What?! Braves were the last team to use a sixth starter. They have only used 7 the entire season and the 7th starter was Beachy coming back from the DL. Outside of the injury to Hudson it’s been a remarkably stable rotation. Maybe I’m misinterpreting patchwork. That and Medlen’s TJ recovery was done well before Maholm came to the braves and is completely irrelevant.
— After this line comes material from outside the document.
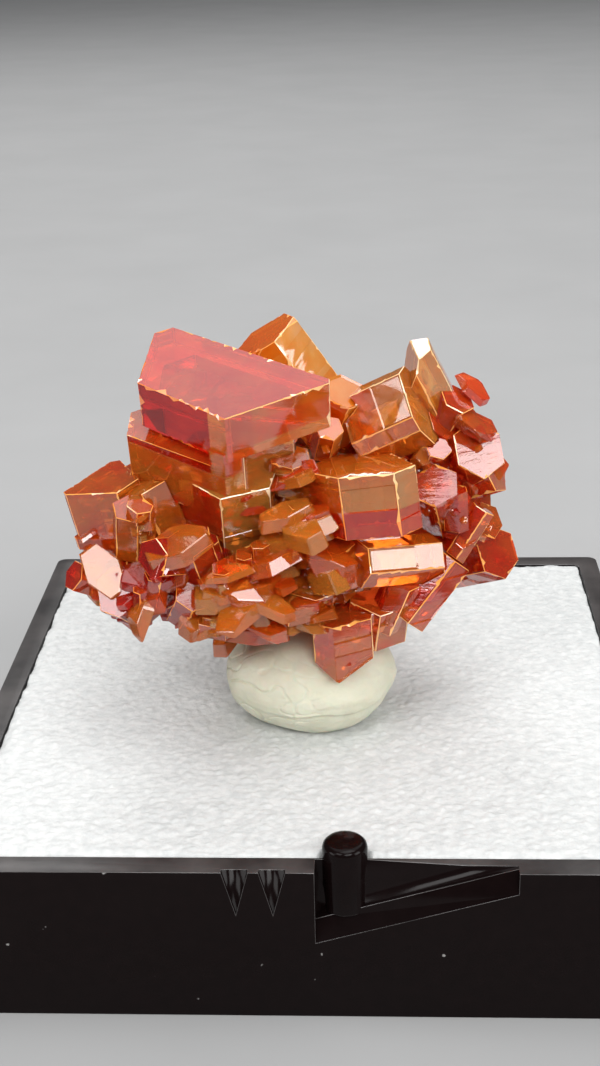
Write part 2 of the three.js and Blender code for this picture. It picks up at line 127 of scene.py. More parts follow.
middle = Vector((0, 0, 0.016))
area_light("ceiling_light", (0.02, 0.24, 0.50), middle, (0.62, 0.62), 1.7)
area_light("overhead_light", (0.05, -0.04, 0.36), middle, (0.24, 0.20), 0.55)
area_light("front_light", (0.14, -0.40, 0.34), middle, (0.26, 0.18), 1.25)
area_light("back_light", (-0.10, 0.30, 0.26), middle, (0.16, 0.10), 0.30)
area_light("right_light", (0.27, -0.12, 0.14), middle, (0.15, 0.14), 0.40)
area_light("corner_light", (-0.15, -0.21, 0.25), middle, (0.14, 0.12), 0.28)
area_light("left_light", (-0.28, -0.14, 0.105), middle, (0.15, 0.11), 0.24)

world = bpy.data.worlds.new("dim_room")
world.use_nodes = True
world.node_tree.nodes["Background"].inputs["Color"].default_value = (0.30, 0.31, 0.33, 1)
world.node_tree.nodes["Background"].inputs["Strength"].default_value = 0.3
bpy.context.scene.world = world
bpy.context.scene.view_settings.view_transform = "Standard"

# %% [markdown]
# ## Small helpers for materials
# Every finish here starts from one Principled shader, whose fixed sockets are set as plain numbers.
# Patterns read Object coordinates in metres, so a pattern's scale is counted in turns per metre and
# a one millimetre grain has a scale of a thousand.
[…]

But my Braves nitpicking aside, great article about a guy that just keeps doing what he does day in and day out, stays under the radar, and always seems like the consummate professional.

Dan Ugglas Forearm
Member
Dan Ugglas Forearm
2 years 9 months ago

It’s the eephus.

Justin
Guest
Justin
2 years 9 months ago

Paul Maholm and the word “great” should never be mentioned in the same sentence.

Mark
Guest
Mark
2 years 8 months ago

Paul Maholm has been great at home this season. True story.

Scraps
Guest
Scraps
2 years 9 months ago

I just realized, scanning the article again, that you described Chet Lemon as a “dark-horse Hall of Fame candidate at the keystone”. Chet Lemon — I’m sure that you know this — was a centerfielder. Maybe your sentence got screwed up because you listed Frank White just before Lemon?

Scraps
Guest
Scraps
2 years 9 months ago

Or maybe you were thinking “Lou Whitaker”. By me, a credible Hall of Fame candidate, who fell off (I think) on his first year.

Natty Bunto
Guest
Natty Bunto
2 years 9 months ago

I saw that too, and it forced me to go read about the origin of the term “keystone” applied to 2nd base. In the process I learned that it was so nicknamed because first-second-third forms a kind of “arch”, which would make the middle base the “keystone” of the arch.

If you think about it, the outfield in baseball does exactly the same thing, with the centerfielder being the “keystone” position out there. So in a cutting-edge, expanding/diluting-the-vernacular kinda way, Alex was not so totally, er, off base.

Please upvote me to support my job application as a UN interpreter.

Eric Hume
Guest
Eric Hume
2 years 9 months ago

Alex, I’d like to know why Maholm’s last name is pronounced “Mahollom”.

After all, you don’t pronounce Mike Holmgren as “Hollomgren”.

Paul Maholm should be pronounced “Ma-hollm”. Or “May-holm”.